Say "bye-bye" to good writing, acting, and any semblance of a coherent and enjoyable horror film.  

Is it worth $10? No

Strange, cerebral, and a downright mess, "The Bye Bye Man" isn't even good enough for late night cable movie viewing.

After a horrible bunch of murders, set in 1969, we flash forward to present day. Three college students, intelligent millennial Elliot (Douglas Smith), jock John (Lucien Laviscount), and Elliot's cute girlfriend Sasha (Cressida Bonas), decide to move into a creepy old house together. Odd things start occurring when they learn the name of a homicidal specter, named The Bye Bye Man. Soon after, they begin having hallucinations and, in their paranoid delusions, they start to mistrust everyone. On top of that, now they have to find a way to stop the demonic boogeyman from taking them all.



Since there is so little to call good, let's start with Doug Jones putting in a fairly creepy performance as the title character. Laviscount also does a decent job, with his limited screen time. The plot gives an original feel, at times, but also has some very familiar horror movie tropes thrown in. It has similarities with "It Follows," but lacks the execution and polish.

Now to the bad. This will perhaps be the worst movie of the year and it is truly a piece of shit. The villain is some sort of scarred, cloak wearing, hobo-demon who likes throwing coins at people for attention; he also has a strange looking Hellhound as his pet.
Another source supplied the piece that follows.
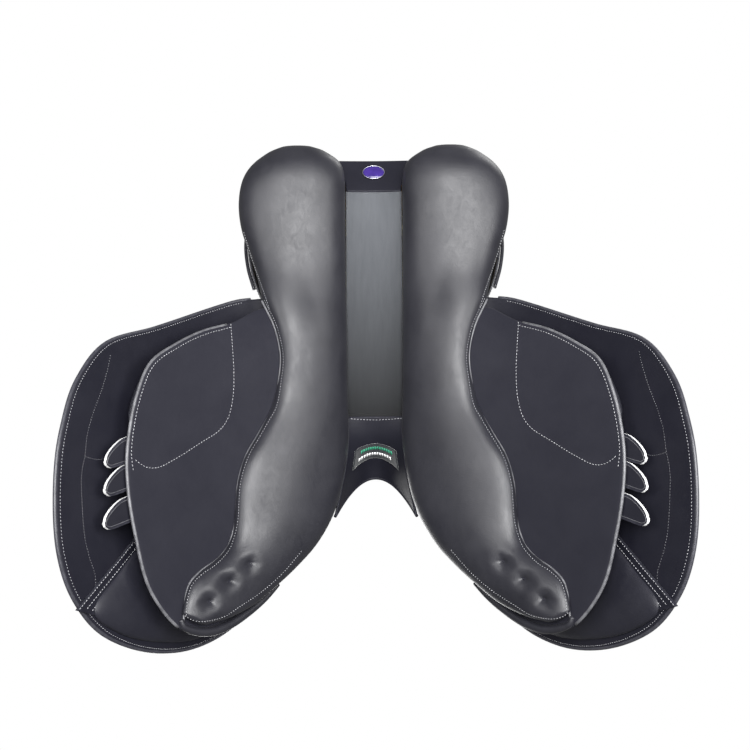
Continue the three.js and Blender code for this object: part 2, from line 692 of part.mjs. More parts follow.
// The strap follows the sweat flap, then runs straight to a rounded tip.
function girthStrap(rootY) {
  const lineY = (x) => rootY + STRAP_FORWARD_SLOPE * (x - STRAP_ROOT_X);
  const gap = LEATHER + 1.4;
  const frameAt = (x) => {
    const p = new THREE.Vector3(x, lineY(x), sweatSurface(x, lineY(x)));
    const ahead = new THREE.Vector3(x + 1, lineY(x + 1), sweatSurface(x + 1, lineY(x + 1)));
    const along = ahead.sub(p).normalize();
    const normal = liftedPoint(sweatSurface, x, lineY(x), 1).sub(p);
    const across = new THREE.Vector3().crossVectors(normal, along).normalize();
    return { p, along, across, normal: new THREE.Vector3().crossVectors(along, across) };
  };
  const stations = [];
  for (let i = 0; i <= 7; i += 1) {
    const x = STRAP_ROOT_X + (i / 7) * (STRAP_FLAT_FROM_X - STRAP_ROOT_X);
    stations.push({ ...frameAt(x), rear: STRAP_WIDTH / 2, front: STRAP_WIDTH / 2 });
  }
  const flat = frameAt(STRAP_FLAT_FROM_X);
  const tipShape = [[0.62, 13, 13], [0.75, 10, 13], [0.86, 5.5, 12.6], [0.94, 1, 11.4], [1, -4, 8.5]];
  for (const [part, rear, front] of tipShape) {
    const p = flat.p.clone().addScaledVector(flat.along, part * STRAP_FLAT_LENGTH);
    stations.push({ ...flat, p, rear, front });
  }
  const grid = (offset) => stations.map(({ p, across, normal, rear, front }) => [-front, rear].map(
    (side) => p.clone().addScaledVector(across, side).addScaledVector(normal, offset),
  ));
  return slab(grid(gap + STRAP_THICKNESS), grid(gap));
}

for (const [place, rootY] of Object.entries(STRAP_ROOTS)) {
  addPair(`girth_strap_${place}`, girthStrap(rootY), COLOURS.leather, 0.6);
}

// Webbing from the tree rail out over the panel shoulder to the strap heads.
function girthWeb(y, width) {
  const line = [[74, 11], [86, 8], [98, 1], [109, -9], [117, -20], [121, -27]];
  const grid = (offset) => [-0.5, 0.5].map((side) => line.map(([x, z]) => (
    new THREE.Vector3(x, y + side * width + STRAP_FORWARD_SLOPE * (x - STRAP_ROOT_X), z + offset))));
  return slab(grid(2), grid(0));
}

addPair('girth_web_rear', girthWeb(-46.5, 54), COLOURS.webbing, 0.9);
addPair('girth_web_front', girthWeb(-94, 26), COLOURS.webbing, 0.9);

// ---------- metalwork ----------

const BAR_FRONT = -118;
const BAR_REAR = -34;

// Stirrup bar: a back plate on the tree rail and a bar standing off it, joined in front.
const stirrupBar = fromManifold(
  box(80, 84, BAR_FRONT, BAR_REAR, 18.6, 30)
    .add(box(92, 97, BAR_FRONT, BAR_REAR - 6, 21, 30))
    .add(box(83, 97, BAR_FRONT, BAR_FRONT + 10, 21, 30)),
);
addPair('stirrup_bar', stirrupBar, COLOURS.steel, 0.35, 0.9);

// Thumb catch that closes the open end of the bar.
const barCatch = fromManifold(box(85.2, 97, BAR_REAR - 5, BAR_REAR, 21.5, 29.5));
addPair('bar_catch', barCatch, COLOURS.steel, 0.35, 0.9);

// A strip of leather folded round the straight side of a ring. The path runs along Y and Z.
function foldedTab(path, x0, x1, thickness) {
  const line = path.map(([y, z]) => new THREE.Vector3(0, y, z));
  const grid = (offset) => line.map((p, i) => {
    const before = line[Math.max(i - 1, 0)];
    const after = line[Math.min(i + 1, line.length - 1)];
    const along = after.clone().sub(before).normalize();
    const normal = new THREE.Vector3(0, -along.z, along.y);
    return [x0, x1].map((x) => new THREE.Vector3(x, p.y, p.z).addScaledVector(normal, offset));
  });
  return slab(grid(thickness / 2), grid(-thickness / 2));
}

// Arc of points round a centre in the YZ plane, in degrees from +Y towards +Z.
function arcPath(centreY, centreZ, radius, fromAngle, toAngle, count) {
  return Array.from({ length: count + 1 }, (_, i) => {
    const angle = THREE.MathUtils.degToRad(fromAngle + ((toAngle - fromAngle) * i) / count);
    return [centreY + radius * Math.cos(angle), centreZ + radius * Math.sin(angle)];
  });
}

// Ring with one straight side along X at the given point; the rest hangs below it.
function deeRing(x, y, z) {
  const half = 10;
  const path = [];
  for (let i = 0; i <= 3; i += 1) path.push(new THREE.Vector3(x - half + (i * 2 * half) / 3, y, z));
  for (let i = 0; i <= 8; i += 1) {
    const angle = (Math.PI * i) / 8;
    path.push(new THREE.Vector3(x + half * Math.cos(angle), y, z - 7 - 11 * Math.sin(angle)));
  }
  return roundBar(path, new THREE.Vector3(0, 1, 0), DEE_WIRE_RADIUS, 6, true);
}

const frontTabPath = [
  [-113, 43], [-125, 42.6], ...arcPath(FRONT_DEE.y, FRONT_DEE.z, TAB_LOOP_RADIUS, 90, 270, 6),
  [-127, 36.4], [-115, 36.8],
];
addPair('front_dee_tab', foldedTab(frontTabPath, FRONT_DEE.x - 6, FRONT_DEE.x + 6, 1.5),
  COLOURS.leather, 0.6);
addPair('front_dee', deeRing(FRONT_DEE.x, FRONT_DEE.y, FRONT_DEE.z), COLOURS.steel, 0.3, 0.9);

const rearTabPath = [
  [266.9, 116], [265.4, 100], ...arcPath(REAR_DEE.y, REAR_DEE.z, TAB_LOOP_RADIUS, 170, 370, 7),
  [272.5, 100], [272.7, 108],
];
addPair('rear_dee_tab', foldedTab(rearTabPath, REAR_DEE.x - 6, REAR_DEE.x + 6, 1.5),
  COLOURS.leather, 0.6);
addPair('rear_dee', deeRing(REAR_DEE.x, REAR_DEE.y, REAR_DEE.z), COLOURS.steel, 0.3, 0.9);

// Domed nail at the front corner of the skirt.
function saddleNail() {
  const foot = skirtTopPoint(-124, 0.35, 0);
  const alongU = skirtTopPoint(-124, 0.4, 0).sub(foot).normalize();
  const alongY = skirtTopPoint(-120, 0.35, 0).sub(foot).normalize();
  const normal = new THREE.Vector3().crossVectors(alongU, alongY).normalize();
  const side = new THREE.Vector3().crossVectors(normal, alongU);
  const circle = (radius, rise) => Array.from({ length: 14 }, (_, i) => {
    const angle = (2 * Math.PI * i) / 14;
    return foot.clone().addScaledVector(normal, rise)
      .addScaledVector(alongU, radius * Math.cos(angle))
      .addScaledVector(side, radius * Math.sin(angle));
  });
  const crown = foot.clone().addScaledVector(normal, 4.4);
  return ringSolid([circle(6, 1), circle(6, 2), circle(4.2, 3.7)], undefined, crown);
}

addPair('saddle_nail', saddleNail(), COLOURS.steel, 0.3, 0.9);

// Leather loop on the outer face of the flap that holds the end of a stirrup leather.
function leatherKeeper() {
  const grid = (offset) => Array.from({ length: 9 }, (_, i) => {
    const u = i / 4 - 1;
    const rise = FLAP_THICKNESS + CLEARANCE + 10 * (1 - u ** 4);
    return [-8, 8].map((side) => (
      liftedPoint(flapSurface, 258 + side, -45 + 30 * u, rise + offset)));
  });
  return slab(grid(2.2), grid(0));
}

addPair('leather_keeper', leatherKeeper(), COLOURS.leather, 0.55);

export default group;
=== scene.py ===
import math

import bpy
import numpy as np
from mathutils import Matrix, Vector
from mathutils.bvhtree import BVHTree


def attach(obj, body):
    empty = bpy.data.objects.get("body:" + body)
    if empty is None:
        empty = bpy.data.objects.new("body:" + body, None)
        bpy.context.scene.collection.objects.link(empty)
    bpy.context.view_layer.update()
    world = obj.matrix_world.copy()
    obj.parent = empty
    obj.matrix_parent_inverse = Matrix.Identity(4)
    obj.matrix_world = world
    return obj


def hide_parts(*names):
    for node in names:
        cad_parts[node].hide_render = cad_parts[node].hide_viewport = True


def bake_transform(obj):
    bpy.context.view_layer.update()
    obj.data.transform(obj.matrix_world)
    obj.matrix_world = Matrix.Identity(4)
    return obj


# English jumping saddle seen from underneath. Shapes are worked out in millimetres, in the CAD
# frame: +Z up, +Y to the cantle, +X the near (left) side. Left pieces are mirrored to the right.

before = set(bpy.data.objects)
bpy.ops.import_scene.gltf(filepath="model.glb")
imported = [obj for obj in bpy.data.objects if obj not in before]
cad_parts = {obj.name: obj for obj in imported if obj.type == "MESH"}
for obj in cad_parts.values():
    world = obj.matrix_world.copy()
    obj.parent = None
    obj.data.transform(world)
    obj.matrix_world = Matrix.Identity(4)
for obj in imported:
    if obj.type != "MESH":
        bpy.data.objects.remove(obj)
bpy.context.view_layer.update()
MM = 0.001

# ---------- driving dimensions, the same as the CAD ----------

FLAP_THICKNESS = 4
SWEAT_THICKNESS = 3
SKIRT_GAP = 5.2
SKIRT_THICKNESS = 3.4
CHANNEL_HALF_WIDTH = 34
COVER_THICKNESS = 2.4
HINGE_FRONT = np.array([98.0, -150.0, 20.0])
HINGE_REAR = np.array([136.0, 92.0, 16.0])
SEAT_CENTRE = (0, 60)
FLAP_CENTRE = (205, -105)
SWEAT_CENTRE = (172, -95)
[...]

If you say his name, he will make you do horrible things and eventually kill you. I mean, come on! If you are going to make that the main way to summon this dude, at least give him a decent name. Or at least explain why that IS his name. I'm pretty sure, in the history of his existence, that someone must have accidentally uttered something like, "No, I got to get going, bye bye man." Right? I guess a lot of people were pretty much screwed. There really wasn't much explanation for the name or a lot of other things in this film.


Overall the acting is wooden at best, with dialogue that should be embarrassing for its cameos provided by Carrie Anne Moss and Faye Dunaway. Bonas can barely hold an American accent together and her role is regulated to dumb, cute, blonde, which even seems difficult for her to pull off. The story is such a convoluted and non-scary mess, you find yourself giggling at some scenes and then glued to the screen, just hoping that there will be some sort of payoff. You truly can't tell if this movie was legitimately trying to be campy, or scary at times. Director Stacy Title just seems overwhelmed, trying to craft something original and terrifying. Both fall flat. The CGI is weak, with a devil dog that looks straight out of a video game, barely any blood after a shotgun blast, and everything from maggot hair to hollow bleeding faces. Yes, really. Even the film's mantra "Don't think it, don't say it" that the characters are constantly repeating, in order to attempt to keep the Bye Bye Man away, can be made into so many one line zingers on why you shouldn't see this film.

"The Bye Bye Man" is insulting to horror movie fans. Not to mention, it's really insulting to anyone who has anything more of an attention span than a hamster. In fact, no one say the name or see the film and maybe it will also just fade out of existence. We can always hope.

PERSONAL NOTE: I would like to take a moment and dedicate this review to my father, Mark Kaiser, who passed away last week. He got me into loving and respecting movies, when I was a kid. He gave me a fine appreciation for the horror genre, which is still with me to this very day. I love you dad, maybe someday I'll see you at the movies...on the flip side.